The greatest playing is probably on the title track, which also opens the disc, and was the first tune they played together. At a certain level of development and in certain contexts, master musicians are no longer really playing instruments, no longer really thinking about music. They’re freer than that, able to use the decades of technique not only to escape physical limitations, but to escape the emotional, egotistical, and cultural blinders that trap us all inside our too-small individual worlds. A Meeting by the River captures that.

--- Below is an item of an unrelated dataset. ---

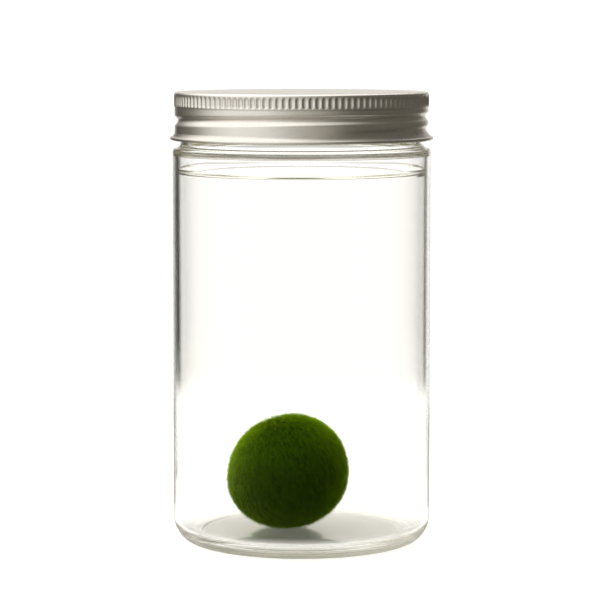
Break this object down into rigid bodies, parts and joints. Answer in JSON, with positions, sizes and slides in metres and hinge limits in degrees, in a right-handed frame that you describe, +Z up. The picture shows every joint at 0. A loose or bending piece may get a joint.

There’s a quote from my beloved Rumi on the liner notes, from the Mathnawi, about “letting the beauty we love be what we do.” No question that is the ethos here. But I think another Rumi parable captures this music even better (paraphrased here from the great Sufi Coleman Barks, a Georgia boy whose lifelong encounter with Rumi’s work has been one of the most extraordinary journeys in American poetry—equaled only by those of Gary Snyder and Allen Ginsberg):

An ocean frog visited with a frog who lived in a small pond. The pond frog dove to the depths of his home—a distance of two feet—came back to the surface, and said “Look at the depth of my world.” He swam across the pond—a distance of five feet—came back to the shore, and said “Look at the breadth of my world.” Finally, having exhibited the full expanse of his pond, he said “Isn’t that amazing? What is it like where you live?”

The ocean frog replied, “I can’t describe it to you. But I’ll take you there someday.”

In A Meeting by the River, by listening and if only for a short while, we can go there too.